Protect Gross Profit
Track mix weekly. A small shift toward higher-margin items can lift gross profit dollars without needing more traffic.
Reduce Shrink
Count high-theft items more often. Lock up what walks. Watch voids and refunds. Keep receiving tight so inventory matches the shelf.
Control Waste
Fresh programs work when you cook to demand. Log what sells by hour, then adjust bake and prep counts.
Income Reality Check: Owner-Operator Vs Manager-Led
A single-store owner often trades time for money in the early years. If you run shifts yourself, you may save on payroll and also see problems before they get expensive.

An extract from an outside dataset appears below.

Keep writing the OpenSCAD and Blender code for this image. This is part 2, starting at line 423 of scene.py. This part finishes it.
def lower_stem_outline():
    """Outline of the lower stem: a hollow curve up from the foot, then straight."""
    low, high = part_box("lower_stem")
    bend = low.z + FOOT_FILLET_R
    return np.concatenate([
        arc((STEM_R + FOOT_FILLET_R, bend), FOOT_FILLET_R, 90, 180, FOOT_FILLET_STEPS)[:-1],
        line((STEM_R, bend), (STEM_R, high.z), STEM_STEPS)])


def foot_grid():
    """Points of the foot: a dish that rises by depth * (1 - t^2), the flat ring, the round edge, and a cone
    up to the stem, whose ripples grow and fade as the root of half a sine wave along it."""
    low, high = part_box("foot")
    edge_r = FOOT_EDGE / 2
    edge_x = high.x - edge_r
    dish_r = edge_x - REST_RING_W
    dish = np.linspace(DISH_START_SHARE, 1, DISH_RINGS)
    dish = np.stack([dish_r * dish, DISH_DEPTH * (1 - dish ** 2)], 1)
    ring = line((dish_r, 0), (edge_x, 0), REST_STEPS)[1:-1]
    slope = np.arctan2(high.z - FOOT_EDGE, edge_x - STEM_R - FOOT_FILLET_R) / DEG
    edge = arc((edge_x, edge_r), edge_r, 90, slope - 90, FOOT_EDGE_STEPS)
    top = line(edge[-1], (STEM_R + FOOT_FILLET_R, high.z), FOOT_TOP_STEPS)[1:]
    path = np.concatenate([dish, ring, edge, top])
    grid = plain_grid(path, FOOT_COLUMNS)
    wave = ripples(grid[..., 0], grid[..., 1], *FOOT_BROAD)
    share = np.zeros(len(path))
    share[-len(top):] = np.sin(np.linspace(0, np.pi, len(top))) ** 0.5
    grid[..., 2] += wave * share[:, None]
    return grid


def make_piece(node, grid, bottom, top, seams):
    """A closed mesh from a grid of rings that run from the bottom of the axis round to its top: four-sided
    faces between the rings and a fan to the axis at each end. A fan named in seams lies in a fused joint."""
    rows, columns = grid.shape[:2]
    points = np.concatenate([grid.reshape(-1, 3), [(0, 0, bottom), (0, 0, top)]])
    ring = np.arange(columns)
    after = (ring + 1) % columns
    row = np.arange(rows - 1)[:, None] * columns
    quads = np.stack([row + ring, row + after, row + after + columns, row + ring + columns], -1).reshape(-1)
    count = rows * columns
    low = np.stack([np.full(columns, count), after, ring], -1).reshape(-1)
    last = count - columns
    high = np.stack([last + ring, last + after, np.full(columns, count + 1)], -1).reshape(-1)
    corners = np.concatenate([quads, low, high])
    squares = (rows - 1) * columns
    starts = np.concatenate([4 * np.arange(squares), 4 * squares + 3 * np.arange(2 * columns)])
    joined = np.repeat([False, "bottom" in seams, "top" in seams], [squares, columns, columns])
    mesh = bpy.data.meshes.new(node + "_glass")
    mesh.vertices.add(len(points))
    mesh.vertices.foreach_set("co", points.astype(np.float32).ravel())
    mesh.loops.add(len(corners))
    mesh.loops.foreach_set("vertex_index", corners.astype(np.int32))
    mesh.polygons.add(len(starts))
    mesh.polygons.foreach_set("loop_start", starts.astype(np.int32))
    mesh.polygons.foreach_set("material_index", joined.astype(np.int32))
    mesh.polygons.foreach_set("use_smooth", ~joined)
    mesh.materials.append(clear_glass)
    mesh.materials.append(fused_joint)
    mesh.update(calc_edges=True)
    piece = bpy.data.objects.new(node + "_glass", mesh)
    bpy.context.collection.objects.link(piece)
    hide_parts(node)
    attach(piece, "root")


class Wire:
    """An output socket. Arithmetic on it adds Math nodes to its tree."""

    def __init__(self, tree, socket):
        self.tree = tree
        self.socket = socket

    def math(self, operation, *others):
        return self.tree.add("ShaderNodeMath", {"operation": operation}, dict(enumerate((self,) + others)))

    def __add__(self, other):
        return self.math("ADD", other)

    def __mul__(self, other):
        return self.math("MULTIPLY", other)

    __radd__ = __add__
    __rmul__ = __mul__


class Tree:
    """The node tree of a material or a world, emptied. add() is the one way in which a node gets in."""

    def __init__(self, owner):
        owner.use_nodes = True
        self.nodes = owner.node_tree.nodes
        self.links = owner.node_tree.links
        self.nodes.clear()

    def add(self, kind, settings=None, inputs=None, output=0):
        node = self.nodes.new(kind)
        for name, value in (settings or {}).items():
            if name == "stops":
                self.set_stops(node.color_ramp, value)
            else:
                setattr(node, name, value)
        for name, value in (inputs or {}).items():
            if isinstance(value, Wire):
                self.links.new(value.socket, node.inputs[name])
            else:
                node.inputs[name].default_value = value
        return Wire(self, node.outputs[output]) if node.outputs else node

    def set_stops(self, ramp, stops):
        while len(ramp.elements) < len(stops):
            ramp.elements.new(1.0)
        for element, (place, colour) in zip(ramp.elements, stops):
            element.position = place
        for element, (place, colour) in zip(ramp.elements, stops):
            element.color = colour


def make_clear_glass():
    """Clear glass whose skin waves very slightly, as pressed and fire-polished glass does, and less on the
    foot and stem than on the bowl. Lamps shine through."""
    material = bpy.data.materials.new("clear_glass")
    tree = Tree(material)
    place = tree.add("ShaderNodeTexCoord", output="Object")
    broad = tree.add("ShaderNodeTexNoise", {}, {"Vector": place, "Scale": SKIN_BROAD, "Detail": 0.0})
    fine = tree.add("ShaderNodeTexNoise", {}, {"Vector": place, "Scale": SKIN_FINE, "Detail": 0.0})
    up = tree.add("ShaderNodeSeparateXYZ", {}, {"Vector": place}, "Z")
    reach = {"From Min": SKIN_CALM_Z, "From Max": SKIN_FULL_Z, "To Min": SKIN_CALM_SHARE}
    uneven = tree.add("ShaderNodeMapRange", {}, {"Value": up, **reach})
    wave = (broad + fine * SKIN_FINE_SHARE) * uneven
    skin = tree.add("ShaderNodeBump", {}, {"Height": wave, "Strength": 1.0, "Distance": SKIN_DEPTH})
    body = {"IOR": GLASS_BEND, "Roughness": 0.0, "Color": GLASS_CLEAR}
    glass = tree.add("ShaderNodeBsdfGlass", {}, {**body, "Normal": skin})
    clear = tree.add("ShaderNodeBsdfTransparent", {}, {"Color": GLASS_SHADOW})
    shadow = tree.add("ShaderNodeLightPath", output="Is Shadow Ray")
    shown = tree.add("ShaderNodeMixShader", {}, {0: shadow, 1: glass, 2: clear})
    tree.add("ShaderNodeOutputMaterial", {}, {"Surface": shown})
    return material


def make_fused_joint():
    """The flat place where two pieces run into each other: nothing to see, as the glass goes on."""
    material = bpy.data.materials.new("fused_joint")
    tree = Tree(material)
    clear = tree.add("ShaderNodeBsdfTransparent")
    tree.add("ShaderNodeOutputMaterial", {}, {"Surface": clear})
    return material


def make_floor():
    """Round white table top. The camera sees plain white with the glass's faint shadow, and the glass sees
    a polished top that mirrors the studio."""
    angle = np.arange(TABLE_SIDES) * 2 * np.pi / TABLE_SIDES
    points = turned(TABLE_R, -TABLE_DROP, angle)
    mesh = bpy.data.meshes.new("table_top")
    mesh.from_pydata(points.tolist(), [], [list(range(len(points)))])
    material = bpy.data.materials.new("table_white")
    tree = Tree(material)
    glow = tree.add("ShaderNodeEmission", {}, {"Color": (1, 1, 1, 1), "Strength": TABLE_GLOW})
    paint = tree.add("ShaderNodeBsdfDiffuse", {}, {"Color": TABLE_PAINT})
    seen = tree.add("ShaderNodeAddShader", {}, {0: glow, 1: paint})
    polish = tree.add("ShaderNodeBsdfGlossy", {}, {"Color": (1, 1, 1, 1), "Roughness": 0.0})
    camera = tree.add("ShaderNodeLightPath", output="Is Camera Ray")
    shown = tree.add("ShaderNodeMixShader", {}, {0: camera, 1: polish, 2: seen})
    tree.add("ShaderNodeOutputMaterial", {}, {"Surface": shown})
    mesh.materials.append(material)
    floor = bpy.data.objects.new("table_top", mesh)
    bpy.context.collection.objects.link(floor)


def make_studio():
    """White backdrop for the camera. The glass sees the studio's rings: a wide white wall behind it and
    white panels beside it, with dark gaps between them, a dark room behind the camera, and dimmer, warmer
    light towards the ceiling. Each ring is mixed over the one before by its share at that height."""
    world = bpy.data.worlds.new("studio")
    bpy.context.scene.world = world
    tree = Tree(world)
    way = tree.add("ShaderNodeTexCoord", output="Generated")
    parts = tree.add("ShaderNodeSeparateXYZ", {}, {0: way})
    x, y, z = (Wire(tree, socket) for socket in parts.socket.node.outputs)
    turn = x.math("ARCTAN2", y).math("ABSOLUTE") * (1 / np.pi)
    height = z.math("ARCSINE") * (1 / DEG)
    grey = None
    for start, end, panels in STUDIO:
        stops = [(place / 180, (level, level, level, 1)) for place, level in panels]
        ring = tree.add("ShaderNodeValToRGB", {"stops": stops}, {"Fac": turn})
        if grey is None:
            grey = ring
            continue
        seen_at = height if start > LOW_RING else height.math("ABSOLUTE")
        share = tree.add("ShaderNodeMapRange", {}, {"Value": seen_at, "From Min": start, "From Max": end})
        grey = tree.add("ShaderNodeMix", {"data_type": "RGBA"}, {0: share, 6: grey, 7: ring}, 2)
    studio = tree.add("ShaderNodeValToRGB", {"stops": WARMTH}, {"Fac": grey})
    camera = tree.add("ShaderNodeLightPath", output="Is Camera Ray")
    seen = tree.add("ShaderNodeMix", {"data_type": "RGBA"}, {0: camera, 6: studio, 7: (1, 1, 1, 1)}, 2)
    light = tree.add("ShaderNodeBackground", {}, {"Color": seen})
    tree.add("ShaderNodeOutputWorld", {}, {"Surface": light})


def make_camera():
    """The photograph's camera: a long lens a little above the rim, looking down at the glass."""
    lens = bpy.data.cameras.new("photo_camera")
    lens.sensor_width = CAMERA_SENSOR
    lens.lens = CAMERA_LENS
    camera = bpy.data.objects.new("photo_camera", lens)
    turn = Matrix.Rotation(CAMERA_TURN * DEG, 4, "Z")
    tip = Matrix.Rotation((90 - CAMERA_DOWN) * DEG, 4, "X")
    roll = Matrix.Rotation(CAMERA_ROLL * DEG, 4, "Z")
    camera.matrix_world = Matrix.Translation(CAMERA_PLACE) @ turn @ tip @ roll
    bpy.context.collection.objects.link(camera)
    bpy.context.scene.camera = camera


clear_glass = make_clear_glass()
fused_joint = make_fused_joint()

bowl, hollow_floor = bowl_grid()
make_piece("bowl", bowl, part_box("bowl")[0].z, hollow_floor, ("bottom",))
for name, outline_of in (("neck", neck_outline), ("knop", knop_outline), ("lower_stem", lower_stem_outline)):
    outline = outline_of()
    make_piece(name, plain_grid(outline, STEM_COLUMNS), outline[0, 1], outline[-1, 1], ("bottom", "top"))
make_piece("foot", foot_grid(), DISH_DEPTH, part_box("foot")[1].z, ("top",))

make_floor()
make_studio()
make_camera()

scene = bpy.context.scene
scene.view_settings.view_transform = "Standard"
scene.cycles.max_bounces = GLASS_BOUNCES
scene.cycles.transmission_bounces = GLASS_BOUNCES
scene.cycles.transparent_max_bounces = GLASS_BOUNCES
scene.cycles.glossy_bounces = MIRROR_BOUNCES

A manager-led store can pay well if the store is already strong and the manager is sharp. It can also turn thin fast. Budget manager comp and benefits, then see what is left.
Multi-Unit Ownership: When The Curve Changes
With two or more stores, the owner can spend more time on hiring, training, and shrink control across locations. Total income can rise, and risk rises too.
Quick Benchmarks To Compare Two Stores
| Metric | Healthy Target | Red Flag Zone |
|---|---|---|
| Gross profit rate | Consistent, rising mix | Falling month over month |
| Labor as % of sales | Stable vs traffic | Rising with flat sales |
| Rent + CAM as % of sales | Fits local norms | Lease jump due soon |
| Shrink as % of sales | Tracked, improving | No records or excuses |
| Cash buffer | 1–2 months costs | Always tight |
| Owner hours needed | Planned and tracked | Only “winging it” |
| Local competition | Known, monitored | New build next door |
Decision Checklist You Can Print
Use this as a last pass before you commit money.
- I read the FDD and can point to the lines that describe fees and any Item 19 earnings data.
- I reviewed store financials that match bank deposits and POS reports.
- I walked the site at three dayparts: morning, lunch, late night.
- I confirmed lease terms and any rent step-ups.
- I priced insurance, utilities, and payroll taxes for this location.
If you do these steps, the question “how much do 7 eleven franchise owners make?” becomes a solvable math problem, not a sales pitch.